Rows from an object dataset
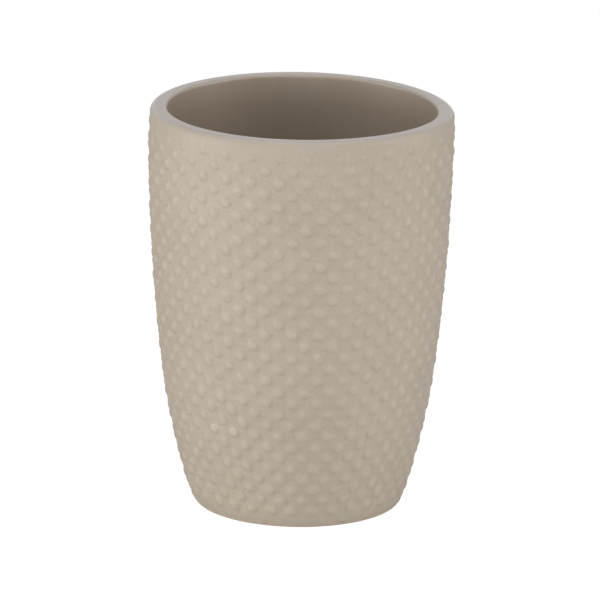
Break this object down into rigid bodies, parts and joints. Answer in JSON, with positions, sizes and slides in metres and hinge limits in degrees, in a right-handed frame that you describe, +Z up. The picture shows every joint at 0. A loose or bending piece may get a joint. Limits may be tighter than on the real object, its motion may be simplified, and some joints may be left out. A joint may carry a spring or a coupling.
{
  "type": "bathroom tumbler",
  "caption": "Round stoneware bathroom tumbler with a gently bowed wall, matt beige glaze over staggered raised dots, a smooth lip and a bare foot ring.",
  "frame": {"origin": "centre of the face of the foot ring that it stands on", "axes": "+Z up along the tumbler's axis, -Y its front"},
  "size_m": [0.08, 0.08, 0.107],
  "materials": {
    "bare_clay": "matte",
    "matt_glaze": "matte",
    "lining_glaze": "satin"
  },
  "bodies": {
    "root": {"stoneware_body": "bare_clay", "outer_glaze": "matt_glaze", "raised_dots": "matt_glaze", "inner_glaze": "lining_glaze", "base_glaze": "lining_glaze"}
  },
  "joints": []
}
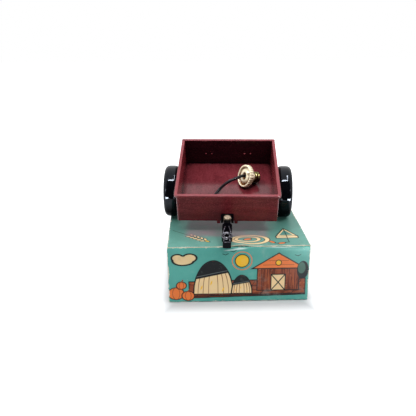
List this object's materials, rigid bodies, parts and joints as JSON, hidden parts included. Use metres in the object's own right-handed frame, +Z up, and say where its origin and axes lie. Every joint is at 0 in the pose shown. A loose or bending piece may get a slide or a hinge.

### Requirement
Return each entry from the material above exactly as it appears.

### Answer for this exercise
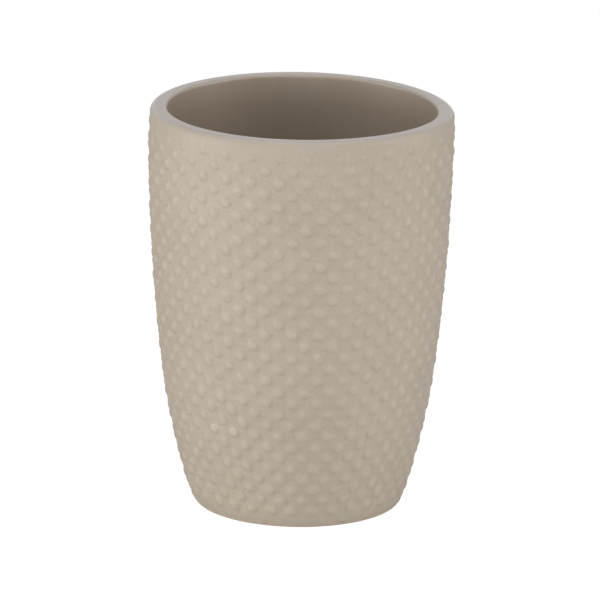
Break this object down into rigid bodies, parts and joints. Answer in JSON, with positions, sizes and slides in metres and hinge limits in degrees, in a right-handed frame that you describe, +Z up. The picture shows every joint at 0. A loose or bending piece may get a joint. Limits may be tighter than on the real object, its motion may be simplified, and some joints may be left out. A joint may carry a spring or a coupling.
{
  "type": "bathroom tumbler",
  "caption": "Round stoneware bathroom tumbler with a gently bowed wall, matt beige glaze over staggered raised dots, a smooth lip and a bare foot ring.",
  "frame": {"origin": "centre of the face of the foot ring that it stands on", "axes": "+Z up along the tumbler's axis, -Y its front"},
  "size_m": [0.08, 0.08, 0.107],
  "materials": {
    "bare_clay": "matte",
    "matt_glaze": "matte",
    "lining_glaze": "satin"
  },
  "bodies": {
    "root": {"stoneware_body": "bare_clay", "outer_glaze": "matt_glaze", "raised_dots": "matt_glaze", "inner_glaze": "lining_glaze", "base_glaze": "lining_glaze"}
  },
  "joints": []
}
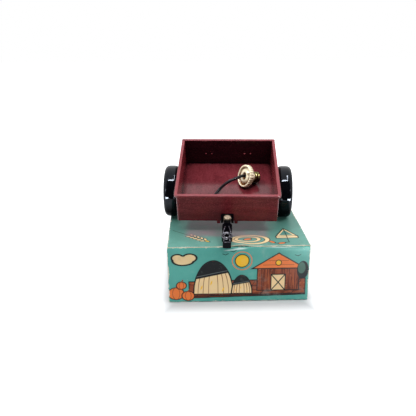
List this object's materials, rigid bodies, parts and joints as JSON, hidden parts included. Use metres in the object's own right-handed frame, +Z up, and say where its origin and axes lie. Every joint is at 0 in the pose shown. A loose or bending piece may get a slide or a hinge.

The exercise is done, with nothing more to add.